Locally set licence fees shelved
The Government has today announced that it will not be introducing locally set licensing fees under the Licensing Act 2003.
The decision will come as a bitter blow to local authorities who have argued for 10 years that the fees set under the Licensing Act 2003 are insufficient to cover their costs.
It seemed that locally set fees would be introduced when provision was made for them in the Police Reform and Social Responsibility Act 2011. But the Government has performed a U turn following consultation on the detail of the new fees regime, including the level of fee caps to be imposed. The Home Office has today announced that local authorities had failed to provide sufficient evidence to justify the introduction of the new regime.
In fact, only 20 out of 350 licensing authorities responded to a survey of their costs which even then presented “a limited and inconsistent picture of the relationship between licensing authority costs and income.” The responses, it was said “do not provide clarity as to whether licensing authorities are experiencing a deficit overall.”
Philip Kolvin QC, the Head of Cornerstone Barristers, who is representing sex licensing fee payers in the Supreme Court case of Hemming commented:
“The most worrying aspect of the Home Office response is their conclusion that not all licensing authorities even have the capacity to estimate their costs, which they correctly state is a prerequisite for setting fees. Given that licensing authorities already have to set fees for other licensing regimes, including sex establishment and taxi licensing, the announcement ought to sound a clarion call to authorities to get their house in order.”
The Home Office has stated that it will work with the Local Government Association to ensure that local government can in the future provide useful evidence of its costs.
The Home Office has also decided to reject the idea of a single payment date for annual fees, which was strongly opposed, but is to explore the possibility of licensees being able to nominate their own payment date, which will help businesses with multiple licences. This change will require a change to the Licensing Act 2003 itself, so is unlikely to occur before the election.

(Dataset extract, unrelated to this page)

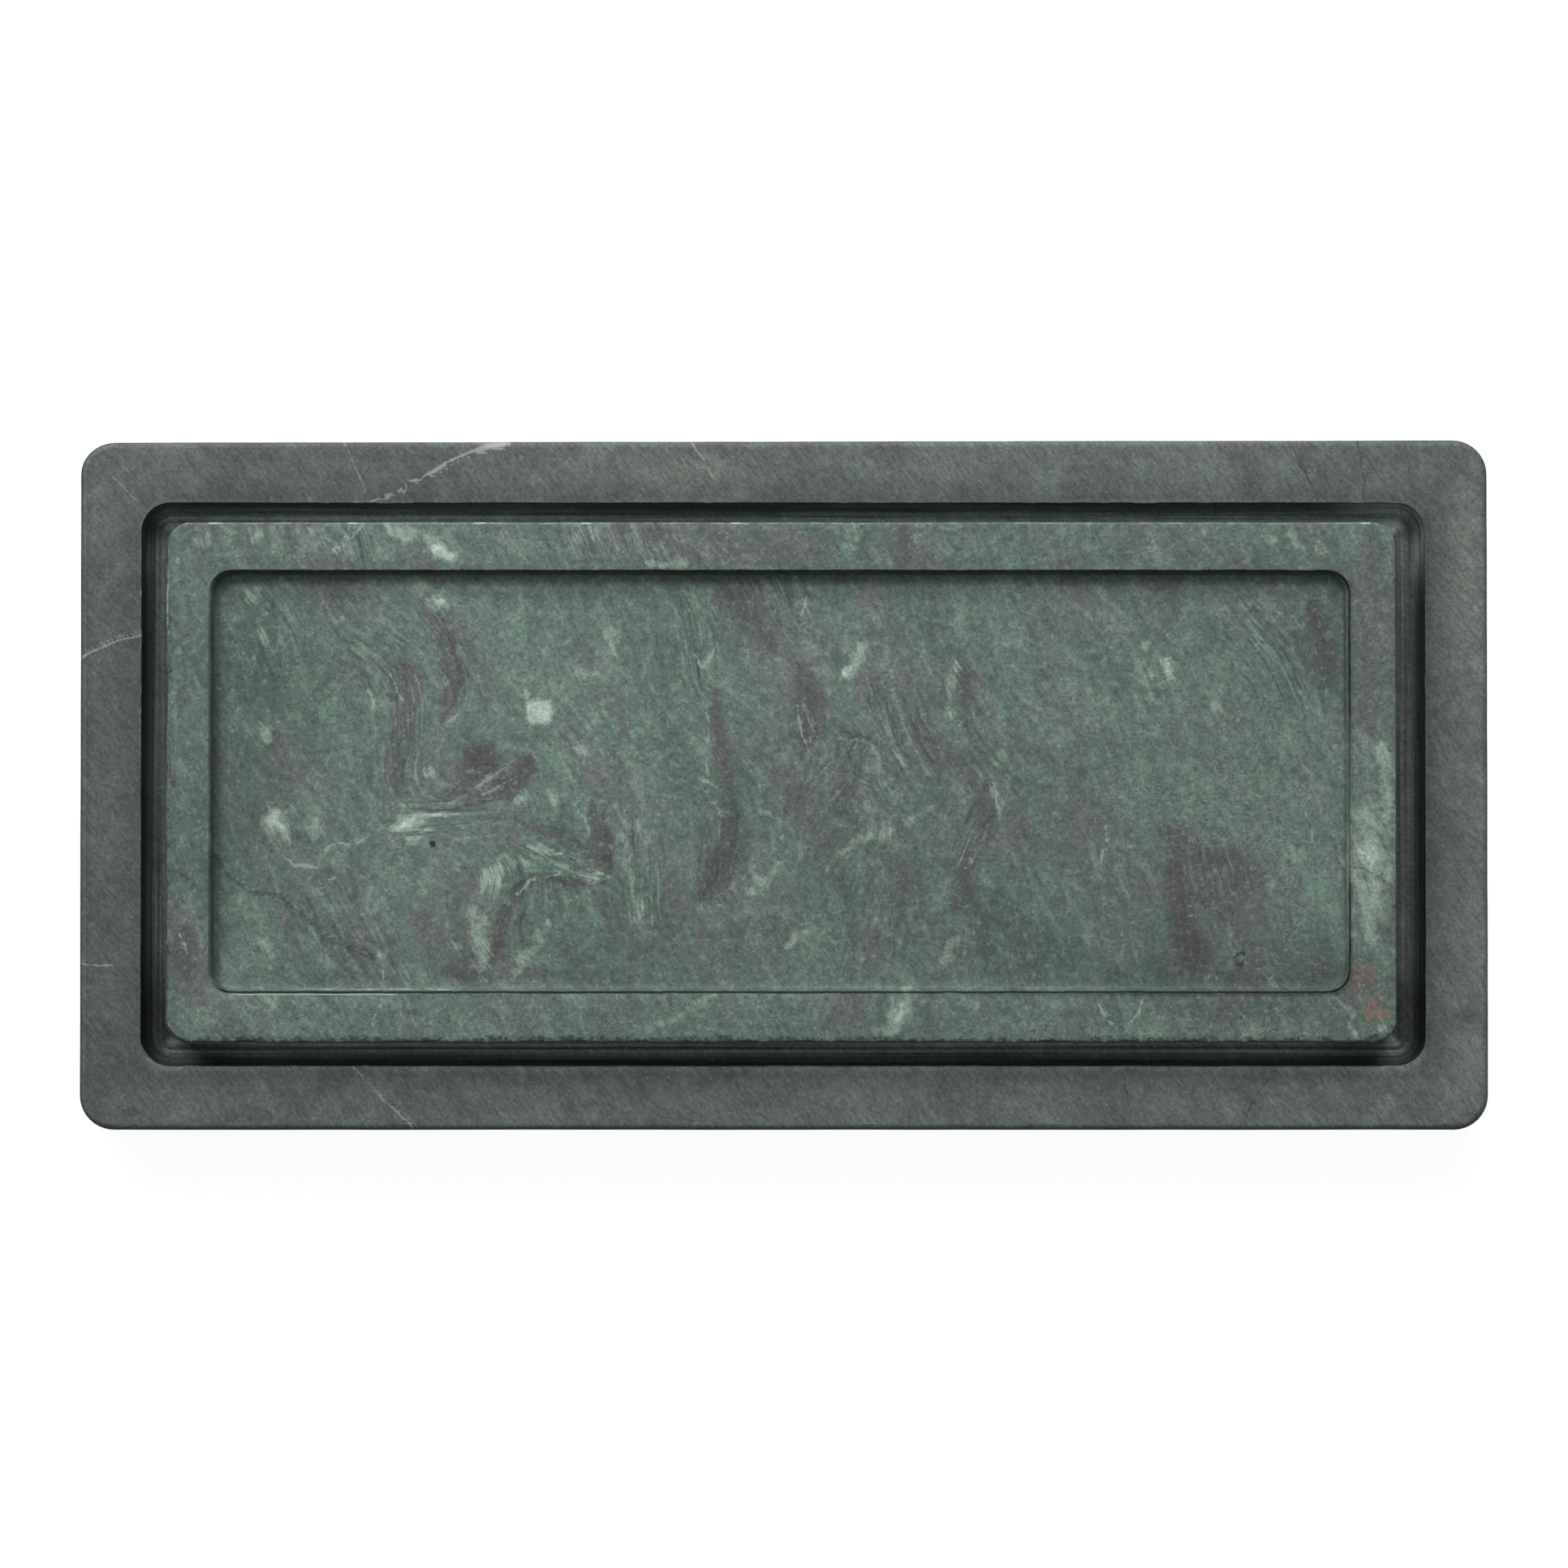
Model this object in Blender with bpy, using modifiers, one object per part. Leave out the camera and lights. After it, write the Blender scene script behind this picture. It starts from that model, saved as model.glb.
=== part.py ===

Note: The setting of licence fees locally was a key plank of Government policy, included in the Government’s July 2010 document “Rebalancing the Licensing Act” which stated:
“Licence fees have not been increased since their introduction and therefore some sort of increase is long overdue. This would be hugely welcomed by local authorities who have long argued that their enforcement costs exceed their fee income. The government commissioned Elton Report in 2006 concluded that there was a £43m shortfall for the three year period 2004/05 to 2006/07 and recommended an increase of 7% for the three year period 2007/08 to 2009/10. This has never happened and the Government therefore proposes to enable local authorities to increase the licence fees so that they are based on full cost recovery.”